Records contained in a dataset
* * * * * * *

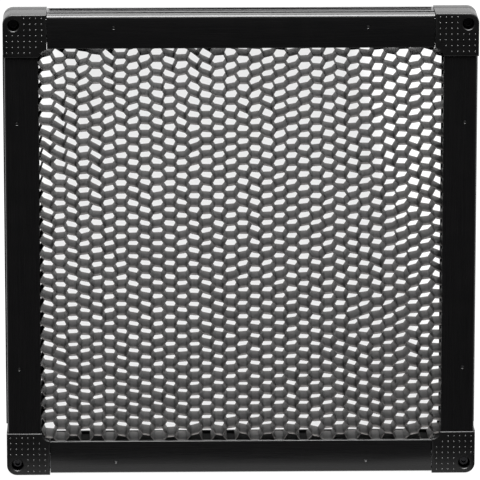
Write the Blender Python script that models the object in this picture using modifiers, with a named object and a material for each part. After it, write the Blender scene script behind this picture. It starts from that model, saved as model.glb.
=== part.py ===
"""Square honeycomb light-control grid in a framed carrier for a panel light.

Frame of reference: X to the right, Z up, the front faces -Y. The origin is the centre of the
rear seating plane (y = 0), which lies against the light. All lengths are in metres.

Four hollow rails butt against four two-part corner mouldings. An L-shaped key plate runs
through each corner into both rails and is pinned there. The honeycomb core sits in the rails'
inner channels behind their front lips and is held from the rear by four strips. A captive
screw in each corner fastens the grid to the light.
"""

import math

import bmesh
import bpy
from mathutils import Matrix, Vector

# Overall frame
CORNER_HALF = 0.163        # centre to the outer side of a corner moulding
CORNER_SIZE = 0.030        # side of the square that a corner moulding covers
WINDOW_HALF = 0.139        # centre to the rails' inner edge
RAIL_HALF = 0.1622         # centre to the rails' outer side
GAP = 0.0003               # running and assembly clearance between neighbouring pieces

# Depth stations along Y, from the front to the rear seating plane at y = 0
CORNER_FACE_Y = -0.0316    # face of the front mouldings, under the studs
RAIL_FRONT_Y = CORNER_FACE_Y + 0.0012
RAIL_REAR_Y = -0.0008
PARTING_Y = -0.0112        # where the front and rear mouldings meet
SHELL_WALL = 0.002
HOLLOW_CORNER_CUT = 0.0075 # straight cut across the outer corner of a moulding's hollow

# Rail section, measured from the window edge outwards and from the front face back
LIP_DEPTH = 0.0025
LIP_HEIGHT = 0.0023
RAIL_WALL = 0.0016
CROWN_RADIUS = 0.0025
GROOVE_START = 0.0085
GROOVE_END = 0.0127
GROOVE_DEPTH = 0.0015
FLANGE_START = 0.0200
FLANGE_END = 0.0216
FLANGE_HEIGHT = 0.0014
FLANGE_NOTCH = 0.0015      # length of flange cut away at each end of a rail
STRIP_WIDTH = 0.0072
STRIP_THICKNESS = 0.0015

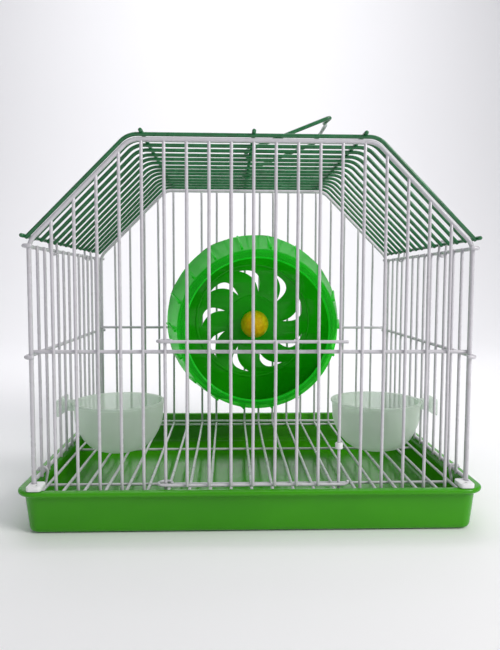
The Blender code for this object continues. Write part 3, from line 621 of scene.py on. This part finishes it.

* * * * * * *

Instructions for the task — Begin with the first line of the listing and copy exactly through the line that contains "rear seating plane (y", please, keeping both ends and leaving out everything after.

Written answer —
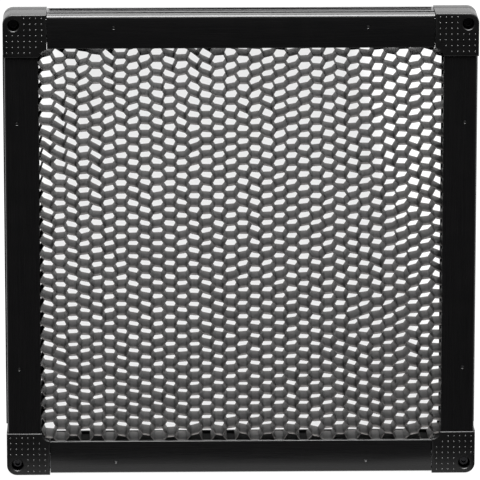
Write the Blender Python script that models the object in this picture using modifiers, with a named object and a material for each part. After it, write the Blender scene script behind this picture. It starts from that model, saved as model.glb.
=== part.py ===
"""Square honeycomb light-control grid in a framed carrier for a panel light.

Frame of reference: X to the right, Z up, the front faces -Y. The origin is the centre of the
rear seating plane (y = 0), which lies against the light. All lengths are in metres.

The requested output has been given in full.